Set down, exactly as written, only the lines starting with the one that holds "with BuildPart() as" and ending with the one that holds "a white studio.".

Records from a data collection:
········

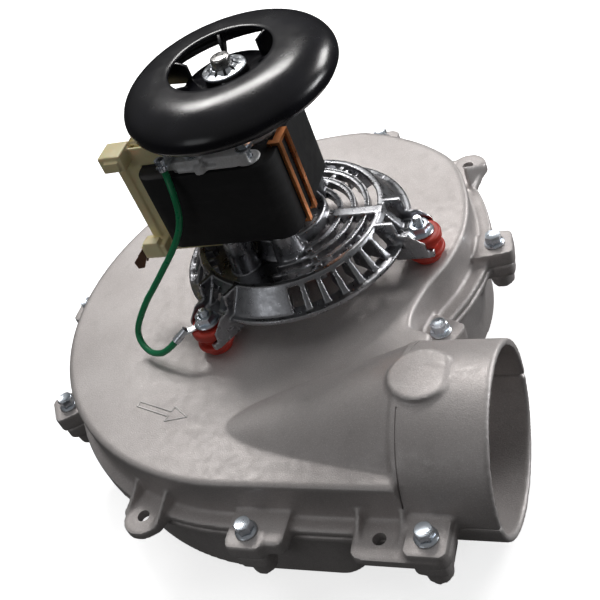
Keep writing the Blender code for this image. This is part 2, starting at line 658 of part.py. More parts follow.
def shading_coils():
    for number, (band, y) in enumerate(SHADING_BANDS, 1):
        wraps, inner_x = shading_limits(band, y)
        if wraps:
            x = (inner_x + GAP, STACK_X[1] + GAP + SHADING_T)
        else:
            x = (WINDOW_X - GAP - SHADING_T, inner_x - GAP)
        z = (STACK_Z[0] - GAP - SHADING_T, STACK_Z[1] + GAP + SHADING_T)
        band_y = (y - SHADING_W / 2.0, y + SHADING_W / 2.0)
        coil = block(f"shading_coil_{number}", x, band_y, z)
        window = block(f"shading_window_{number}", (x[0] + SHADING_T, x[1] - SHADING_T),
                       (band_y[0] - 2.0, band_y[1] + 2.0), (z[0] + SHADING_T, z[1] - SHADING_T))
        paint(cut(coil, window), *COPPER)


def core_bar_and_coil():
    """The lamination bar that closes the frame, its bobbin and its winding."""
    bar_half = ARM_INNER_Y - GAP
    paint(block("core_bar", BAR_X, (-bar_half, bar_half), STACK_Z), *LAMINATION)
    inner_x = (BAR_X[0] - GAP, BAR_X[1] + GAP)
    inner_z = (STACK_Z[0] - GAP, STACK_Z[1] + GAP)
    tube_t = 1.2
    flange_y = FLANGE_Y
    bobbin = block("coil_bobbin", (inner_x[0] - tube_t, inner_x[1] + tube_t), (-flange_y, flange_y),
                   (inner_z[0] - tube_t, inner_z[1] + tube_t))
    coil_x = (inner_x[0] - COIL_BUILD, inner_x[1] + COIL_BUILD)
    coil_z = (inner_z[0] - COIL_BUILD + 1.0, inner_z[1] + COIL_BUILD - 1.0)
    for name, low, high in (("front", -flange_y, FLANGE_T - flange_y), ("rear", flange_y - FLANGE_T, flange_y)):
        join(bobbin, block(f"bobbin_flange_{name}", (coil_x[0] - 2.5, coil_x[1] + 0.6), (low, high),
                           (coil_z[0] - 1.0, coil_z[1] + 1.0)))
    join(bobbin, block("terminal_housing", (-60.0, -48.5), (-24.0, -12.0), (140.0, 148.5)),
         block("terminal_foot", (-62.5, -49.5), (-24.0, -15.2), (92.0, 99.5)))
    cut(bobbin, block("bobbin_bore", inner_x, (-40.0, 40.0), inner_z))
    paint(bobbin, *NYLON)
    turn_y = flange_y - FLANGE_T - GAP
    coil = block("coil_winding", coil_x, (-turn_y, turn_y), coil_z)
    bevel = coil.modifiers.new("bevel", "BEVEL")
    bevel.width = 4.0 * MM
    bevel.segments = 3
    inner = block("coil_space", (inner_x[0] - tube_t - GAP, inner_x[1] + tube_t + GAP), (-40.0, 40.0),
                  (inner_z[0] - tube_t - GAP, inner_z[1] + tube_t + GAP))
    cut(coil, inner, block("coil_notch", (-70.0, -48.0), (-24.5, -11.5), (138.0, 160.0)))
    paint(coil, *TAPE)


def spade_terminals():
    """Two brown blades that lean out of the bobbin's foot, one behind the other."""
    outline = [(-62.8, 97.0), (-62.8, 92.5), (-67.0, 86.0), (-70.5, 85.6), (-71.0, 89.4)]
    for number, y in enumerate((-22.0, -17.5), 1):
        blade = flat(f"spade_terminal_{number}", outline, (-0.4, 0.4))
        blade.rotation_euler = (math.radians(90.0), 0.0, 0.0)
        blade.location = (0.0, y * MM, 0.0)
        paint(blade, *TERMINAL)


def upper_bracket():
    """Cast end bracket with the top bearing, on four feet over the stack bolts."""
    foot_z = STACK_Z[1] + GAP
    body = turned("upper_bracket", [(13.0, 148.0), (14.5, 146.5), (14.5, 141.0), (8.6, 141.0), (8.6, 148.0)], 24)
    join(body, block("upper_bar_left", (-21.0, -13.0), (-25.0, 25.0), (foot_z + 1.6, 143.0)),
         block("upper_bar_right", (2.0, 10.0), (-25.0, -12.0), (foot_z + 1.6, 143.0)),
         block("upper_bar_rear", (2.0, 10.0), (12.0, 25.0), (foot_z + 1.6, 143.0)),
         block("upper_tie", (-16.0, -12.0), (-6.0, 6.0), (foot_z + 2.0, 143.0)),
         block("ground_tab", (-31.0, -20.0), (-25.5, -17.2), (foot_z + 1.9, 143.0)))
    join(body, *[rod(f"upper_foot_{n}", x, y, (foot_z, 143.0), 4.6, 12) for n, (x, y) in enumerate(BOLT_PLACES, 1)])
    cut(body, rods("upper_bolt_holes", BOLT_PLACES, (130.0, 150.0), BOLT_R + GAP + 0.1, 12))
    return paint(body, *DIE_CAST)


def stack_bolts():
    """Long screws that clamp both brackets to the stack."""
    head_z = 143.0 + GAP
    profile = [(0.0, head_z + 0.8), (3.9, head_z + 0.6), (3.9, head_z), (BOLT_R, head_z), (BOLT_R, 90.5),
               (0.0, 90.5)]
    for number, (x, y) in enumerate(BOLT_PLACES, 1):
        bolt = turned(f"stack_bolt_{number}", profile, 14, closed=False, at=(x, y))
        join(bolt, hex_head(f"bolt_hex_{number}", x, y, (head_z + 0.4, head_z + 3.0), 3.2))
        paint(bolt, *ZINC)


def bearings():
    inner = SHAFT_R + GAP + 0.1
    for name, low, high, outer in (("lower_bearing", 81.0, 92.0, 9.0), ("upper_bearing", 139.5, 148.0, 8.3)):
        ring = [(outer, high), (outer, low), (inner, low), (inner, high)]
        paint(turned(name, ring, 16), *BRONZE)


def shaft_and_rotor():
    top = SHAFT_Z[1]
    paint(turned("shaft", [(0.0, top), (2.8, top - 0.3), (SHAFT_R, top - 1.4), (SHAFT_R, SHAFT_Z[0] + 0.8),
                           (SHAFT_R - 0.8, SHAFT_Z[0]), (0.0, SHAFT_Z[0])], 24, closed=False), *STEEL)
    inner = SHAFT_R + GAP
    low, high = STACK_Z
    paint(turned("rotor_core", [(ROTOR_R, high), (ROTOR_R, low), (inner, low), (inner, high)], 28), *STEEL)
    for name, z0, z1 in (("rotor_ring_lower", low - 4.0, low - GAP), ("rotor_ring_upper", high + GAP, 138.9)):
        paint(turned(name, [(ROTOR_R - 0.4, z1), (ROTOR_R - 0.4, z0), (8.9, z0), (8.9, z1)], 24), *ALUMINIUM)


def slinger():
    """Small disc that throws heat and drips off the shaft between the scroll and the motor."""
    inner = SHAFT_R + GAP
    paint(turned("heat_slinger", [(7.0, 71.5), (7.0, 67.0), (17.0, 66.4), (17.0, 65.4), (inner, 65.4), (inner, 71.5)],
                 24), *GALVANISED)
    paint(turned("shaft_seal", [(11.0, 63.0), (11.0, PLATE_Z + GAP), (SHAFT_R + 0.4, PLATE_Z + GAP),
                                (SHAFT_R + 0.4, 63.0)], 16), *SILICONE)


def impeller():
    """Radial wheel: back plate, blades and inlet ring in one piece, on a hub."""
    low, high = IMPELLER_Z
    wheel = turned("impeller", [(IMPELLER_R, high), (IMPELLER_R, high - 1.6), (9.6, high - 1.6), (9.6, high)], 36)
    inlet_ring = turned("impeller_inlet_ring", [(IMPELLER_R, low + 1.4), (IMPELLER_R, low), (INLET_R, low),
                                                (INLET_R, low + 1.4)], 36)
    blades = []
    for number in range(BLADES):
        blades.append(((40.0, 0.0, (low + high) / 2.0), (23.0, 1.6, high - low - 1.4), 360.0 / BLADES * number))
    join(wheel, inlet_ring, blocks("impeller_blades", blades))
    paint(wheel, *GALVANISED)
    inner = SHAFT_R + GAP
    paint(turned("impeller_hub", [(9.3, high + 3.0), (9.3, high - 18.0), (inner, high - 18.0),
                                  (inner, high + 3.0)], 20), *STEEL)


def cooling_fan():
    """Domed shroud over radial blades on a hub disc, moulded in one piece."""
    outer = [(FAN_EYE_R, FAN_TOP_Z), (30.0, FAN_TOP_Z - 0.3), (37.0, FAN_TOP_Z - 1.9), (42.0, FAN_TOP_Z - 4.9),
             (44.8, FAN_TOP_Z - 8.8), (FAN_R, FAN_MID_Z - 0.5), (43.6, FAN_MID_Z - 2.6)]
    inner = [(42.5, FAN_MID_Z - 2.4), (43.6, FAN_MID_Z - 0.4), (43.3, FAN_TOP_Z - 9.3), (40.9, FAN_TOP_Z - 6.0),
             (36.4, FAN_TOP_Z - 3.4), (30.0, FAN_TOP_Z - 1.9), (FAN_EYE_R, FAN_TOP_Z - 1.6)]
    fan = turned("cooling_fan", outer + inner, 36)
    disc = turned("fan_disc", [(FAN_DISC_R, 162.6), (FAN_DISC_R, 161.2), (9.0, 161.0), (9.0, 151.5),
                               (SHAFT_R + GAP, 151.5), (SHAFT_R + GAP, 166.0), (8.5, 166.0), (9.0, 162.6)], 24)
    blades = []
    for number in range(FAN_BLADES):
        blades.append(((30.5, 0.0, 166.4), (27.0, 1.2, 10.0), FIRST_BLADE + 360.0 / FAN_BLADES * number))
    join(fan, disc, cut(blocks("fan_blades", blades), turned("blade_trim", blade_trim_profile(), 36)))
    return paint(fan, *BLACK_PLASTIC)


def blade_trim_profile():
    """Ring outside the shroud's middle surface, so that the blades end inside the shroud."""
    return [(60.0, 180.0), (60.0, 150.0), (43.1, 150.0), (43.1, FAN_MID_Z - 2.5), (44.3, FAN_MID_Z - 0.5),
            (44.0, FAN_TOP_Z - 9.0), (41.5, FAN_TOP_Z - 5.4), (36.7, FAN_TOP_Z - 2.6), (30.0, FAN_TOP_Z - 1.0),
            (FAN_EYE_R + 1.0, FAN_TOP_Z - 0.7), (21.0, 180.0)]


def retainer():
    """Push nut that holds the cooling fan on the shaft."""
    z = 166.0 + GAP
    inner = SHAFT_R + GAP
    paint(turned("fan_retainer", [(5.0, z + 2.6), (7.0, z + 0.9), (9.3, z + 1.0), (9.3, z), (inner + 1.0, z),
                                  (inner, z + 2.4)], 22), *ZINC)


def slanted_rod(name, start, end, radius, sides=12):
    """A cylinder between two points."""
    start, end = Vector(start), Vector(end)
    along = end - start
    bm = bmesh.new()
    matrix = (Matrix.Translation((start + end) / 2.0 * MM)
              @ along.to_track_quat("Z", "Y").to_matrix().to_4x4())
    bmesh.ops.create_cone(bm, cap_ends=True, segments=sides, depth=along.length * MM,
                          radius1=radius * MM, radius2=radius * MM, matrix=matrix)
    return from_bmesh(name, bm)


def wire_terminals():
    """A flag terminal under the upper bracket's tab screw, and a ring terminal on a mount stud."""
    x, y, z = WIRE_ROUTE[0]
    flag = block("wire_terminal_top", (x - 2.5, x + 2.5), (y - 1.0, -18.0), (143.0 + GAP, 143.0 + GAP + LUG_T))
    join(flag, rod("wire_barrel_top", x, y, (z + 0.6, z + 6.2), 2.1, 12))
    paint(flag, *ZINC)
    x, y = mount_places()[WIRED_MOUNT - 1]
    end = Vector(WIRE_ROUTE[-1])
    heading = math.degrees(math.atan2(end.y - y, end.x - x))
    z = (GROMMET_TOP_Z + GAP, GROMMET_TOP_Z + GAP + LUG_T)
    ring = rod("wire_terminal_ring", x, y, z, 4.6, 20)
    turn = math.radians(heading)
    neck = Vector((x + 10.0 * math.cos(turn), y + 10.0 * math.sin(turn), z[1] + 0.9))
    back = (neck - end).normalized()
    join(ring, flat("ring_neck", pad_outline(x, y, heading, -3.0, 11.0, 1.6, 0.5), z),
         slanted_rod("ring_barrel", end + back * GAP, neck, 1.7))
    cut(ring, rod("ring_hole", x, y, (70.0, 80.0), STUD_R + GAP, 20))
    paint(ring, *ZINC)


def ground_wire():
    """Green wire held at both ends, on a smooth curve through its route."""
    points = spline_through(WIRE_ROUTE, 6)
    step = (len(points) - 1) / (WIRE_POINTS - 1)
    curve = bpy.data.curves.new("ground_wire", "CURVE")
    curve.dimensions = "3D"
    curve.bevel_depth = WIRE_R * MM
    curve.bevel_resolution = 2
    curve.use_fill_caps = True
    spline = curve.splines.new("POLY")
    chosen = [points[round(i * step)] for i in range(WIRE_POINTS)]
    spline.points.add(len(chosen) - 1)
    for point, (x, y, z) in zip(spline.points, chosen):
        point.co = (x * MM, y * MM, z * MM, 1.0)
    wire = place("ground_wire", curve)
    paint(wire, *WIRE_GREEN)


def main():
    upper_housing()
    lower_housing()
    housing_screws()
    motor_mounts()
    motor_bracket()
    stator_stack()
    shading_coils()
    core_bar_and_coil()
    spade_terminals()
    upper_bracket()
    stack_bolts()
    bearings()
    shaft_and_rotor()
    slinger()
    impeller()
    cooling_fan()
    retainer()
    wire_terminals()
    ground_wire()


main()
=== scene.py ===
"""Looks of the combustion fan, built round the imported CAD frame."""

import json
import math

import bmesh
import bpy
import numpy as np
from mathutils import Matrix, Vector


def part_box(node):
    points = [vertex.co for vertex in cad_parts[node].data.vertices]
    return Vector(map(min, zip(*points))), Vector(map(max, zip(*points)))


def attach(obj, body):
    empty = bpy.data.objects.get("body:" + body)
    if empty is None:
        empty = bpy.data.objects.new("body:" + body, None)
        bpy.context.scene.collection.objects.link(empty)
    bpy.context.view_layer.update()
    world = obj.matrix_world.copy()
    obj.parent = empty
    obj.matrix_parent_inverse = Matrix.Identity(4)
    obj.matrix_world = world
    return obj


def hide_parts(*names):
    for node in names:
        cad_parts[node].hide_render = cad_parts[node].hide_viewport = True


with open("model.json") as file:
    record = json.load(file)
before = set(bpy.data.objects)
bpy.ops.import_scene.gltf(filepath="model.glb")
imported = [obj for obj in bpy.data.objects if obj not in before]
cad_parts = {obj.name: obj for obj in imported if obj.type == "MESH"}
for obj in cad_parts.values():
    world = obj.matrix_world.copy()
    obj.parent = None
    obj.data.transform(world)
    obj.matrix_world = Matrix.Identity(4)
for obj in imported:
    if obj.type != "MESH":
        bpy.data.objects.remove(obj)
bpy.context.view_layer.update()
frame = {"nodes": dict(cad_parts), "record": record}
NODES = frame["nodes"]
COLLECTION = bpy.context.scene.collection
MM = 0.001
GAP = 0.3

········

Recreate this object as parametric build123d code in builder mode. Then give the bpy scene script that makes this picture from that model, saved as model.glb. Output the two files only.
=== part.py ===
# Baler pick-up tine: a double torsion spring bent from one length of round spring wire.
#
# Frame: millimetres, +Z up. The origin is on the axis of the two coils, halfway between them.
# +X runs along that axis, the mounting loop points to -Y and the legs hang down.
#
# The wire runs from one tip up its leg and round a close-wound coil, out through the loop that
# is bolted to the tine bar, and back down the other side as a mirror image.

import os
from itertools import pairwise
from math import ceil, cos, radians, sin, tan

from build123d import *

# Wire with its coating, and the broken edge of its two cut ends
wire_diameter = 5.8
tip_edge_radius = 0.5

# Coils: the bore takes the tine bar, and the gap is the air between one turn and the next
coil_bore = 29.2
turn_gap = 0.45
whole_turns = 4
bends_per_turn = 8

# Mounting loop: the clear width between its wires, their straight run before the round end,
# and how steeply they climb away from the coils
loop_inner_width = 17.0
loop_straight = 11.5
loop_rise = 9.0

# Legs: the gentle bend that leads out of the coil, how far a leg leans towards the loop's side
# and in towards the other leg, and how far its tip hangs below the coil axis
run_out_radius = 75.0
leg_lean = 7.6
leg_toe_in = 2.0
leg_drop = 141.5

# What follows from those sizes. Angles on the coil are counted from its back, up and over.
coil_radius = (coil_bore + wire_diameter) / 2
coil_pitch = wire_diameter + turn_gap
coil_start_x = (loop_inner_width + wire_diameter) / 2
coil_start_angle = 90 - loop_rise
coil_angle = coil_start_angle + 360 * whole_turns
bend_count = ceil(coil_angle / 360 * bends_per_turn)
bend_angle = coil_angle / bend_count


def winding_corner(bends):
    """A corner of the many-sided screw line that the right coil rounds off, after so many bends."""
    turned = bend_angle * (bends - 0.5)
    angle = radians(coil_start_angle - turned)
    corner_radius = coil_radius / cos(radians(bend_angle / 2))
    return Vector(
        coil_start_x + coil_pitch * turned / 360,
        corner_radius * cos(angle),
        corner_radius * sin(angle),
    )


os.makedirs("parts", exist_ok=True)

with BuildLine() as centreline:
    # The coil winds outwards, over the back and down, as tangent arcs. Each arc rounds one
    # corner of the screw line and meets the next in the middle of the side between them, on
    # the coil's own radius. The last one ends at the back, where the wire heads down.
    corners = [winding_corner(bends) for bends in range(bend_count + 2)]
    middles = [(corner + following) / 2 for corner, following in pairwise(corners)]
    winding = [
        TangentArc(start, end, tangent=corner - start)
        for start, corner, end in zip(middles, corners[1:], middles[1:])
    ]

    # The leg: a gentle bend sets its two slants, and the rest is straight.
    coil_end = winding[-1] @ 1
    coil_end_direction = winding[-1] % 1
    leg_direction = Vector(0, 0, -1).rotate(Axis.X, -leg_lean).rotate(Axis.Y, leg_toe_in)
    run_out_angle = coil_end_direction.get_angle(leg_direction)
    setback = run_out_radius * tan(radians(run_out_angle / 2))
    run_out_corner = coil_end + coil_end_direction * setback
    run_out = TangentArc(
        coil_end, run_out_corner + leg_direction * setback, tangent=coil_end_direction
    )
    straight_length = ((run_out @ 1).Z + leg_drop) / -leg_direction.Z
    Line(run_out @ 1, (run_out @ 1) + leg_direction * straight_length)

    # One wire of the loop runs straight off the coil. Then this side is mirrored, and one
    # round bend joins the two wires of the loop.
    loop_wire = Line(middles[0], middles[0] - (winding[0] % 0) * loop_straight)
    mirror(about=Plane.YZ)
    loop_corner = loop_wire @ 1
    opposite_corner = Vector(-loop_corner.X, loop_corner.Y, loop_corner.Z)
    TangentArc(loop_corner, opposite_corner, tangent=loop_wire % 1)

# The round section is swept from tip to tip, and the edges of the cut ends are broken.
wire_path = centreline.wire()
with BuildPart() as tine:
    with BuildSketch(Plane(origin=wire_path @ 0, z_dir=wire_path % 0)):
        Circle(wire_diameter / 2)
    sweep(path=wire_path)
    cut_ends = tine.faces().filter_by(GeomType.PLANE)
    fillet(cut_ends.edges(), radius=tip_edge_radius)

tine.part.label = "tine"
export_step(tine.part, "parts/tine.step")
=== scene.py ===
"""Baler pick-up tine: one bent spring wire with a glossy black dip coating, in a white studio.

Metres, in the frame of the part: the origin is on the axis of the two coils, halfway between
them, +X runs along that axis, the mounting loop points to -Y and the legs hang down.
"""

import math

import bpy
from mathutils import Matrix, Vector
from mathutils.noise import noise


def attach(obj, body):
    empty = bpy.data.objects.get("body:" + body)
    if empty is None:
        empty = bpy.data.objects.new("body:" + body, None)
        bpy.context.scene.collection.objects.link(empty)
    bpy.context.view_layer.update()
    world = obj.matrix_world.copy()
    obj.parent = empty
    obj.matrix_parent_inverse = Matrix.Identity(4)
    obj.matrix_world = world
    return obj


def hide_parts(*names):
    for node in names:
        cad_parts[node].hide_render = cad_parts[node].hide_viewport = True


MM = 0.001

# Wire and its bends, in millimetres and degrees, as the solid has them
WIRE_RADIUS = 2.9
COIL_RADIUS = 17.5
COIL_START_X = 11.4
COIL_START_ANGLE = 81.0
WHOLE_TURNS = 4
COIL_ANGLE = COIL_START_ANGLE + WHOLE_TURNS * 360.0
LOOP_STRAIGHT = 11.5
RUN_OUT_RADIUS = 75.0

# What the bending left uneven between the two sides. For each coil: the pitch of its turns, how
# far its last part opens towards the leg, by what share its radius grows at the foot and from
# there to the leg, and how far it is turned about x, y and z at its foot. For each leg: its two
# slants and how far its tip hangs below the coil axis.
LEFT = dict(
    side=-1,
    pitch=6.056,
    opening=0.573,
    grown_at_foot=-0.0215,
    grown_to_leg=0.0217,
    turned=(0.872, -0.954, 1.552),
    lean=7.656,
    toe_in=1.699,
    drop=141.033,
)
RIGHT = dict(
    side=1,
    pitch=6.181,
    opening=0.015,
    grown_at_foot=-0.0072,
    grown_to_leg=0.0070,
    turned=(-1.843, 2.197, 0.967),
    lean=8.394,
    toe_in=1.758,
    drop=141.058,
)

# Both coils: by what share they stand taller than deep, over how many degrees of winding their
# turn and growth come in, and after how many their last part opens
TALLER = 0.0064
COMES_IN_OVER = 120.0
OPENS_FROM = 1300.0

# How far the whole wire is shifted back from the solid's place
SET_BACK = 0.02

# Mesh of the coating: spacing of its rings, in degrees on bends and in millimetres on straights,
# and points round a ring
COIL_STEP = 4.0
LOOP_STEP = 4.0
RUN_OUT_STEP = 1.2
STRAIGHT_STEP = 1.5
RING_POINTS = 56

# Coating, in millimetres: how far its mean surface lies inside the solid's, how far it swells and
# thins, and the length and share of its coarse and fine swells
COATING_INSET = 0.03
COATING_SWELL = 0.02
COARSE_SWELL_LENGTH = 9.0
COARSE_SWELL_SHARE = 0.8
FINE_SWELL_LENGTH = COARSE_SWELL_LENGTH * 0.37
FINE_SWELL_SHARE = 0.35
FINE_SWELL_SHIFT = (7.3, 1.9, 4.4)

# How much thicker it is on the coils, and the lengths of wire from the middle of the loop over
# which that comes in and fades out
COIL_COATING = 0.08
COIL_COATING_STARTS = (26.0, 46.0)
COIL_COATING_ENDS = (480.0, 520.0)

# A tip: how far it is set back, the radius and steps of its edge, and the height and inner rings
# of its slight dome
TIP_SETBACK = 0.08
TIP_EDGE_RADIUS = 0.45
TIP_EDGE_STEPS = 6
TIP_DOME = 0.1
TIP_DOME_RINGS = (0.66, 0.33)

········

[Complete output]
with BuildPart() as tine:
    with BuildSketch(Plane(origin=wire_path @ 0, z_dir=wire_path % 0)):
        Circle(wire_diameter / 2)
    sweep(path=wire_path)
    cut_ends = tine.faces().filter_by(GeomType.PLANE)
    fillet(cut_ends.edges(), radius=tip_edge_radius)

tine.part.label = "tine"
export_step(tine.part, "parts/tine.step")
=== scene.py ===
"""Baler pick-up tine: one bent spring wire with a glossy black dip coating, in a white studio.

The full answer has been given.